Bana göre Laleli'de 15 yaşından beri tezgahtarlık yapan bir genç, konu kendi işini kurmak ve yaşatmak olduğunda Boğaziçi mezunu bir genci silindir gibi ezip geçecek.
İstisnalar kaideyi bozar
Bardağın dolu tarafına da bakalım...
Aramızda müthiş... Olağanüstü gençler de var. Onların hikayeleri, benim gibi işi hikaye anlatıcılığı olanları dahi büyüleyen cinsten. Uykusuz gecelere razı, bedel ödemeye hazır, mermi gibi enerjik, girişken gerçek girişimci adayları onlar.
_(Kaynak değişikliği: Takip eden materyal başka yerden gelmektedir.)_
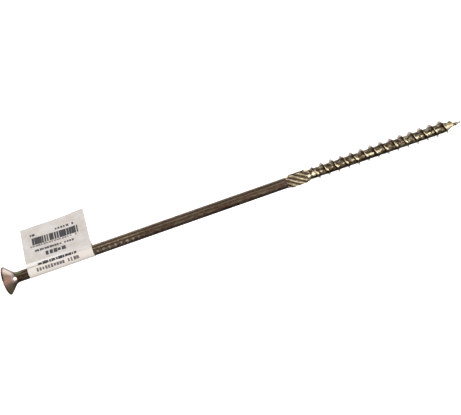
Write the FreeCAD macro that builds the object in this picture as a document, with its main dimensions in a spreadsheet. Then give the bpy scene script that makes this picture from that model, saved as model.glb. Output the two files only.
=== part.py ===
import FreeCAD, Part
import math
import os

import Sketcher
from FreeCAD import Placement, Rotation, Vector

# A long countersunk construction screw with a hexalobular drive, lying on its side with a paper label
# folded round its shank. The screw's axis runs along +X from the middle of the head's flat face to the
# point. Lengths are in millimetres and angles in degrees.
SIZES = (
    ("screw_length", 240, "head face to point"),
    ("head_dia", 14.5, "countersunk head"),
    ("head_rim", 0.8, "height of the land round the head"),
    ("head_angle", 90, "included angle of the countersink"),
    ("neck_radius", 5, "fillet from the head into the shank"),
    ("shank_dia", 5.4, "plain shank"),
    ("socket_tip_dia", 6.75, "across the socket's six lobes"),
    ("socket_flute_dia", 4.85, "across the flutes between the lobes"),
    ("socket_lobe_radius", 0.545, "radius of one lobe"),
    ("socket_depth", 3.2, "depth of the socket at its wall"),
    ("socket_floor_angle", 130, "included angle of the conical floor"),
    ("cutter_length", 12, "ribbed part between the shank and the thread"),
    ("cutter_core_dia", 5.8, "between the ribs"),
    ("cutter_dia", 6.8, "over the ribs"),
    ("cutter_shoulder", 0.8, "length of the slope at each end of the ribbed part"),
    ("cutter_lead", 30, "advance of one rib in a full turn"),
    ("rib_count", 8, "ribs round the cutter"),
    ("rib_base_width", 3.3, "one rib at its base, along the axis"),
    ("rib_top_width", 1.1, "one rib at its top, along the axis"),
    ("rib_rise", 2.2, "length over which a rib rises at each end"),
    ("thread_length", 80, "threaded part with the point"),
    ("thread_dia", 8, "over the thread"),
    ("thread_core_dia", 5, "under the thread"),
    ("thread_pitch", 5.2, "advance in one turn"),
    ("thread_base_width", 1.15, "thread at its base, along the axis"),
    ("thread_top_width", 0.16, "thread at its crest, along the axis"),
    ("thread_run_in", 3.2, "length over which the thread rises at its start"),
    ("thread_start_angle", 262, "where the thread starts, turned about the axis from +Y"),
    ("point_length", 9, "conical part with the needle"),
    ("needle_length", 4.6, "slender end of the point"),
    ("needle_dia", 2.2, "where the needle starts"),
    ("tip_dia", 0.3, "blunt end of the needle"),
    ("bare_tip", 1.3, "needle beyond the end of the thread"),
    ("root_sink", 0.15, "how deep the thread and the ribs are rooted in their core"),
    ("label_from_head", 11.6, "head face to the label"),
    ("label_width", 34.4, "label along the screw"),
    ("label_reach", 31.1, "axis to the far edge of the label, at its corner next to the thread"),
    ("label_slant", 0.9, "how much less far the corner next to the head reaches"),
    ("label_skew", 1.7, "how far the far edge leans towards the head"),
    ("label_fold", 5, "axis to where the two halves of the label meet"),
    ("label_clearance", 0.05, "shank to paper"),
    ("paper", 0.13, "thickness of the paper"),
)
POINTS_PER_TURN = 12

doc = FreeCAD.newDocument("construction_screw")
sheet = doc.addObject("Spreadsheet::Sheet", "sizes")
for row, (alias, value, meaning) in enumerate(SIZES, start=1):
    sheet.set(f"A{row}", alias)
    sheet.set(f"B{row}", str(value))
    sheet.set(f"C{row}", meaning)
    sheet.setAlias(f"B{row}", alias)
doc.recompute()


def origin_plane(body, role):
    return next(feature for feature in body.Origin.OriginFeatures if feature.Role == role)


def bind(sketch, kind, geometry, place, expression):
    """Dimension one point of the sketch from its origin by an expression."""
    index = sketch.addConstraint(Sketcher.Constraint(kind, -1, 1, geometry, place, 1.0))
    sketch.setExpression(f"Constraints[{index}]", expression)


def polygon(sketch, corners):
    """Close straight lines through corners given as (x, y) expressions.

    None stands for a corner that lies on that axis.
    """
    count = len(corners)
    for corner in range(count):
        first = Vector(corner, 1 + corner % 2, 0)
        last = Vector(corner + 1, 1 + (corner + 1) % 2, 0)
        sketch.addGeometry(Part.LineSegment(first, last), False)
    for corner in range(count):
        sketch.addConstraint(Sketcher.Constraint("Coincident", corner, 2, (corner + 1) % count, 1))
    for corner, (x_size, y_size) in enumerate(corners):
        if x_size is None:
            sketch.addConstraint(Sketcher.Constraint("PointOnObject", corner, 1, -2))
        else:
            bind(sketch, "DistanceX", corner, 1, x_size)
        if y_size is None:
            sketch.addConstraint(Sketcher.Constraint("PointOnObject", corner, 1, -1))
        else:
            bind(sketch, "DistanceY", corner, 1, y_size)


def new_sketch(body, name, role):
    sketch = body.newObject("Sketcher::SketchObject", name)
    sketch.AttachmentSupport = [(origin_plane(body, role), "")]
    sketch.MapMode = "FlatFace"
    return sketch


def screw_blank():
    """Head, shank, cutter core, thread core and point, turned as one piece before it is threaded."""
    body = doc.addObject("PartDesign::Body", "blank")
    sketch = new_sketch(body, "blank_profile", "XZ_Plane")
    thread_start = "sizes.screw_length - sizes.thread_length"
    cutter_start = f"{thread_start} - sizes.cutter_length"
    point_start = "sizes.screw_length - sizes.point_length"
    cone = "(sizes.head_dia - sizes.shank_dia) / 2 / tan(sizes.head_angle * 1 deg / 2)"
    polygon(
        sketch,
        [
            (None, None),
            (None, "sizes.head_dia / 2"),
            ("sizes.head_rim", "sizes.head_dia / 2"),
            (f"sizes.head_rim + {cone}", "sizes.shank_dia / 2"),
            (cutter_start, "sizes.shank_dia / 2"),
            (f"{cutter_start} + sizes.cutter_shoulder", "sizes.cutter_core_dia / 2"),
            (f"{thread_start} - sizes.cutter_shoulder", "sizes.cutter_core_dia / 2"),
            (thread_start, "sizes.thread_core_dia / 2"),
            (point_start, "sizes.thread_core_dia / 2"),
            ("sizes.screw_length - sizes.needle_length", "sizes.needle_dia / 2"),
            ("sizes.screw_length", "sizes.tip_dia / 2"),
            ("sizes.screw_length", None),
        ],
    )
    turned = body.newObject("PartDesign::Revolution", "turned_profile")
    turned.Profile = sketch
    turned.ReferenceAxis = (sketch, ["H_Axis"])
    turned.Angle = 360
    doc.recompute()
    cone_slope = math.tan(math.radians(sheet.head_angle / 2))
    neck_x = sheet.head_rim + (sheet.head_dia - sheet.shank_dia) / 2 / cone_slope
    neck = [
        f"Edge{number}"
        for number, edge in enumerate(turned.Shape.Edges, start=1)
        if abs(edge.BoundBox.XMin - neck_x) < 1e-4 and abs(edge.BoundBox.XMax - neck_x) < 1e-4
    ]
    fillet = body.newObject("PartDesign::Fillet", "neck_fillet")
    fillet.Base = (turned, neck)
    fillet.setExpression("Radius", "sizes.neck_radius")
    body.Tip = fillet
    return body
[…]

Bu gençler kendi hikayelerini yazacak ve birer süper kahramana dönüşecekler. 1 milyar dolarlık dijital girişimler yaratmalarına gerek yok. Ne iş yaparlarsa yapsınlar, çakma girişimcilerden daha iyisini yapıp, daha tatminkar ve mutlu olacaklar.
İşte ben bu arkadaşları bulup, onlarla bir olup... Bu canavarların teorik öğrenimlerini hızlandırmak, onlara yeni ufuklar kazandırmak, yaşama bakışlarını genişletmek ve onların önünü açacak ekosistemler yaratmak için çalışıyorum.
Kendimce öğretmenim. Ama size bir sır vereyim... Ben onlardan fazlasını öğreniyorum.